There have been three major bones of contention throughout the series, both for viewers and critics. The first was whether this chapter truly belonged under the True Detective umbrella. It was the first season without a writing credit for creator Nic Pizzolatto, sure, but Mexican filmmaker López breathed new life into the franchise. She honoured her own vision while creating something in keeping with the spirit of the anthology. Her work definitely deserves its on-brand status.
The second sticking point was Billie Eilish’s theme song, Bury A Friend, which some viewers had a visceral reaction against. However, López listened to Eilish albums on a loop during lockdown and admits this leaked into her writing, so who are we to argue.
The third niggle, though, is knottier and more nuanced. The six-part series mixed crime drama with supernatural mystery, but did it do so successfully? Did one detract from the other? And what exactly in the finale was real and what was other-worldly?
HBO
In an interview published following the finale, López told the LA Times that the show’s lingering mysteries can either have a supernatural or rational explanation, depending on which reading you prefer.
For example, how did Annie K’s severed tongue end up at the research station six years after she died? Well, either corrupt police officer Hank cut it out when he dumped her body, and the townsfolk found and froze it before placing it in the station as a mark of their revenge – or it’s an unexplainable incident, that also acted as a metaphor for Annie’s story finally getting told, after being silenced and marginalised for so long. Meanwhile the recurring spiral seen in various guises throughout the six episodes was either a callback to previous series – it having originally appeared as the symbol of season one’s horrific cult – a fossilised natural occurrence or an ancient warning sign. Maybe all three.
Ghosts were another running theme. Several characters experienced visions of deceased loved ones. Such hauntings were another way of having the characters confront the past, and deal with guilt and grief. The one-eyed polar bear that Danvers encountered could be seen to represent her son Holden, who she lost in a car crash and who owned a lookalike toy. Navarro was visited by both her mother and sister, symbolised by rogue oranges appearing at her feet. Oranges also famously foreshadowed death in the Godfather films.
Then there was the question of what happened to Navarro. The season’s final moments saw Danvers being interviewed about her colleague’s disappearance. As we saw Navarro walking towards the sea, it was left ambiguous as to whether she had taken her own life. Whatever the case, it was suggested, both these tormented women eventually found peace. “Nobody ever really leaves Ennis,” concluded Danvers, while a final shot saw her and Navarro in a lakeside cabin together – the latter either there in body or spirit.
López credits Stanley Kubrick’s The Shining, John Carpenter’s The Thing and Ridley Scott’s Alien as inspirations. The series also had shades of David Lynch and the Coen brothers. None of the above deal in easy answers. Season one of True Detective had Carcosa and The Yellow King, “light versus dark” and “time is a flat circle”. López nodded to the latter two riddles and added a few of her own for good measure.

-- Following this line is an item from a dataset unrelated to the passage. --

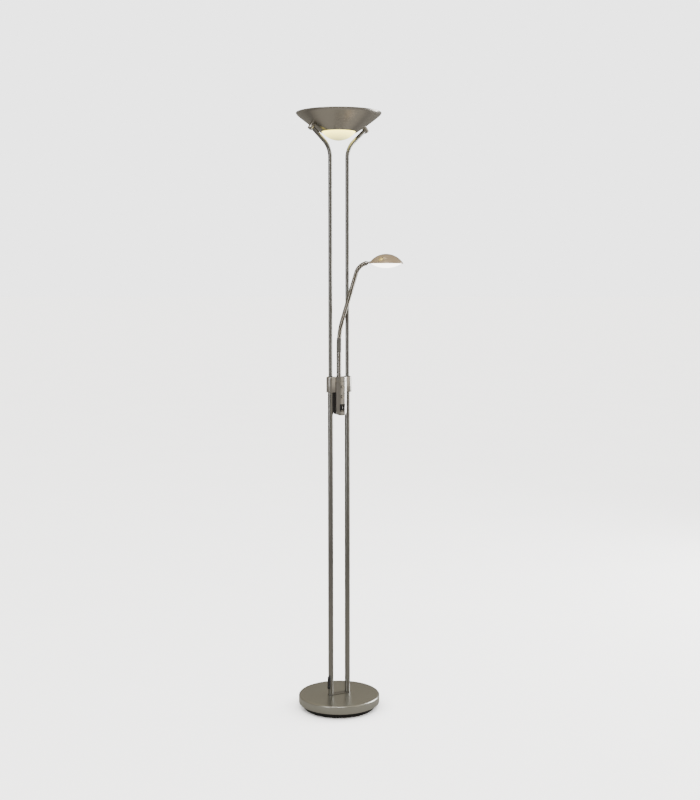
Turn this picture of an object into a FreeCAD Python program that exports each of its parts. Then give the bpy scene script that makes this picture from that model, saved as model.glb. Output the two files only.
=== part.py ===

She has expressed hope that viewers will make up their own minds. “It’s for you to decide,” she told Vulture. “In life, you don’t always get all the answers. Some of them are for you to figure out. I’m not going to do all the homework for you.” She called this ambiguity “my gift and my curse” to the viewer, saying we should each decide how logical or how fantastical we want it to be: “To walk a tight line between genre and realism is my favourite hurdle to try to surpass. My preferred option is a little bit of both.”
Ultimately, the case was solved but with certain aspects left tantalisingly vague. How you feel about that will largely depend on your tolerance for cryptic puzzles. If you like stories all tied up with a neat narrative bow, you might have found the finale frustrating. However, if you’re happy to discuss and debate, to bring your own interpretation and be left with food for thought, the Night Country finale was a triumph.